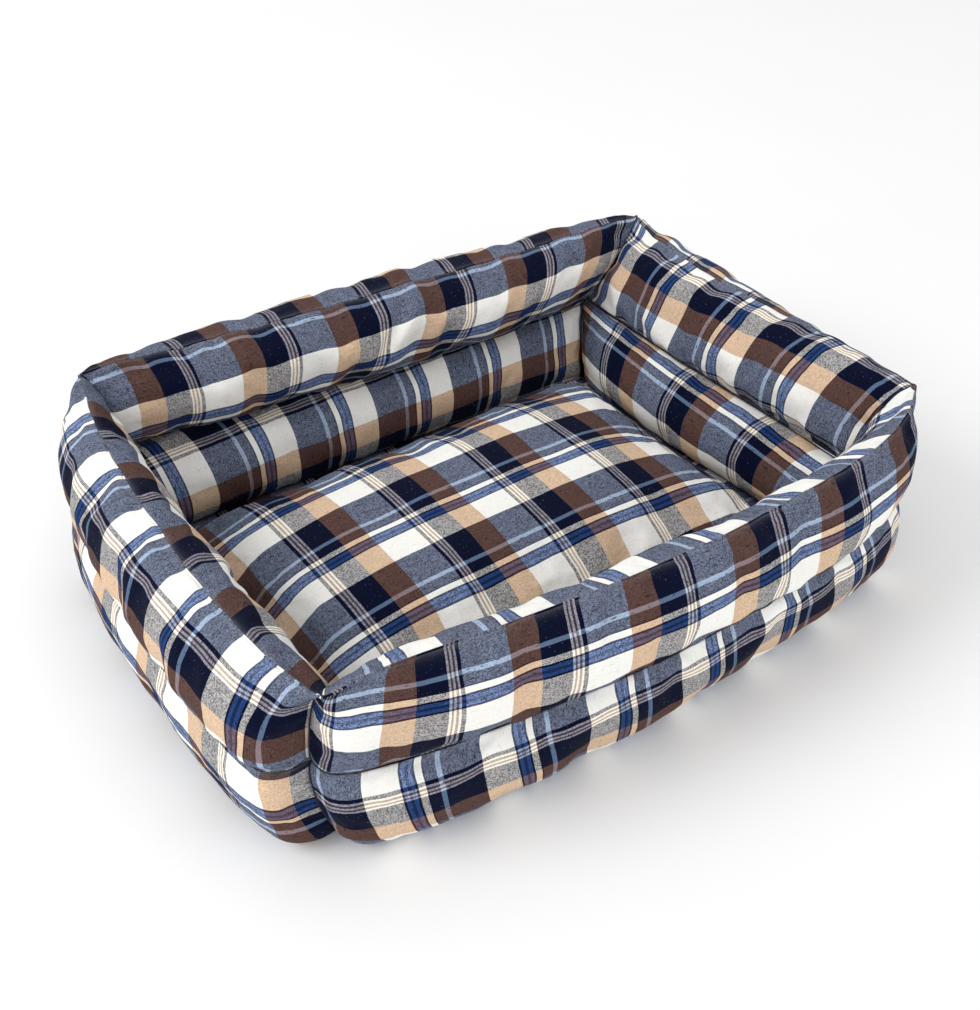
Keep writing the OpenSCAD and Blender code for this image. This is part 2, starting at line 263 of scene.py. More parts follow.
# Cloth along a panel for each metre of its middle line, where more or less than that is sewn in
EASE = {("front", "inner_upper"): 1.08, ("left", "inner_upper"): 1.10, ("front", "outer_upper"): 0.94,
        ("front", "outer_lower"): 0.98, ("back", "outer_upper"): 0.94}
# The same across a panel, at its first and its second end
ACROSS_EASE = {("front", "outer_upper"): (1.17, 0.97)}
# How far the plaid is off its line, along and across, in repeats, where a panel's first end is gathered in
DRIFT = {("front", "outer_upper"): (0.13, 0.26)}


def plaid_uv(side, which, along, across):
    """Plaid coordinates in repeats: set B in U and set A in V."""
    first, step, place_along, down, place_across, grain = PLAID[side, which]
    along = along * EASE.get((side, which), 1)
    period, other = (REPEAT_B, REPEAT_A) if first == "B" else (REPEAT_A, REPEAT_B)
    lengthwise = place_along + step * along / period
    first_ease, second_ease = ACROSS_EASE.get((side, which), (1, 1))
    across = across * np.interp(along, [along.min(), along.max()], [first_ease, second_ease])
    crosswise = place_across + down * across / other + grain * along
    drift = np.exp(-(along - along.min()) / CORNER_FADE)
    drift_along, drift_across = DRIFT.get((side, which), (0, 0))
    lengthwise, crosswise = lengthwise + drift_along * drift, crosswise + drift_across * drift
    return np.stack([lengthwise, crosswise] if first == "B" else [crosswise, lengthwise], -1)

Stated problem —
Go back to the listing above and please repeat it exactly.

Worked solution —
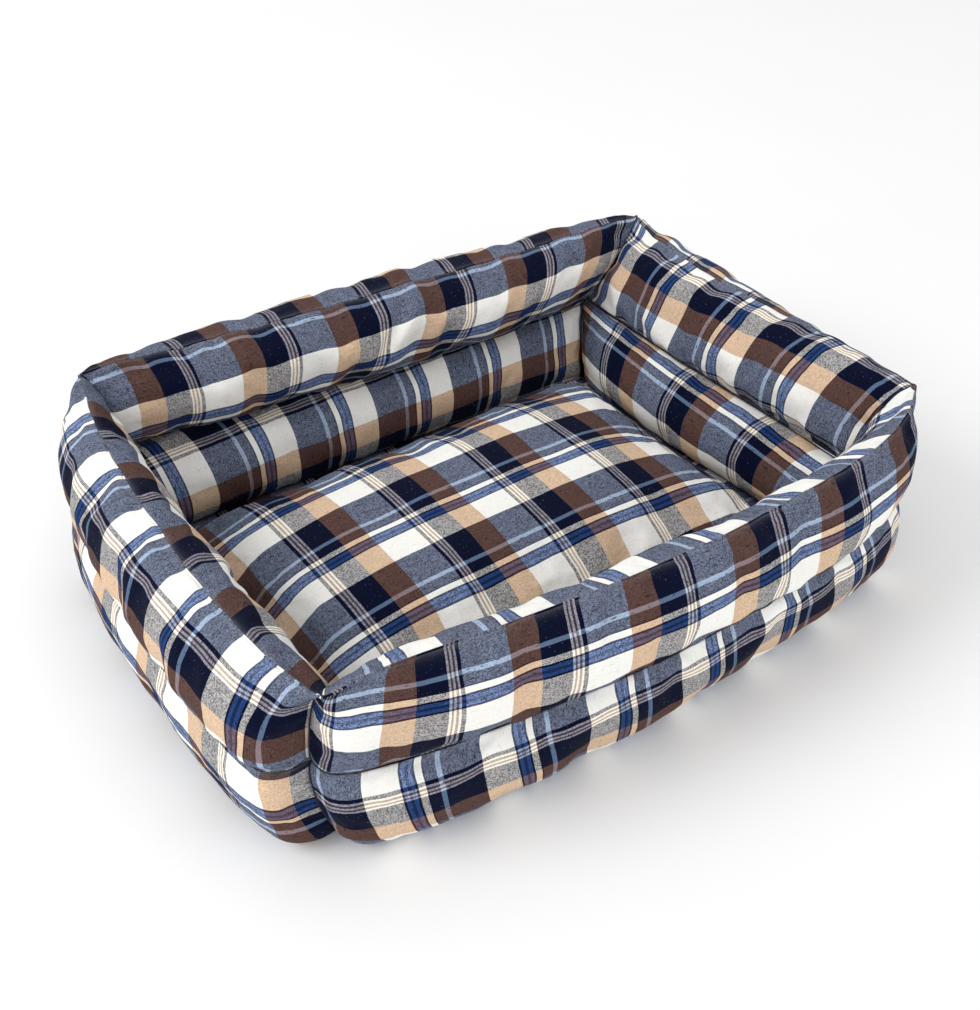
Keep writing the OpenSCAD and Blender code for this image. This is part 2, starting at line 263 of scene.py. More parts follow.
# Cloth along a panel for each metre of its middle line, where more or less than that is sewn in
EASE = {("front", "inner_upper"): 1.08, ("left", "inner_upper"): 1.10, ("front", "outer_upper"): 0.94,
        ("front", "outer_lower"): 0.98, ("back", "outer_upper"): 0.94}
# The same across a panel, at its first and its second end
ACROSS_EASE = {("front", "outer_upper"): (1.17, 0.97)}
# How far the plaid is off its line, along and across, in repeats, where a panel's first end is gathered in
DRIFT = {("front", "outer_upper"): (0.13, 0.26)}


def plaid_uv(side, which, along, across):
    """Plaid coordinates in repeats: set B in U and set A in V."""
    first, step, place_along, down, place_across, grain = PLAID[side, which]
    along = along * EASE.get((side, which), 1)
    period, other = (REPEAT_B, REPEAT_A) if first == "B" else (REPEAT_A, REPEAT_B)
    lengthwise = place_along + step * along / period
    first_ease, second_ease = ACROSS_EASE.get((side, which), (1, 1))
    across = across * np.interp(along, [along.min(), along.max()], [first_ease, second_ease])
    crosswise = place_across + down * across / other + grain * along
    drift = np.exp(-(along - along.min()) / CORNER_FADE)
    drift_along, drift_across = DRIFT.get((side, which), (0, 0))
    lengthwise, crosswise = lengthwise + drift_along * drift, crosswise + drift_across * drift
    return np.stack([lengthwise, crosswise] if first == "B" else [crosswise, lengthwise], -1)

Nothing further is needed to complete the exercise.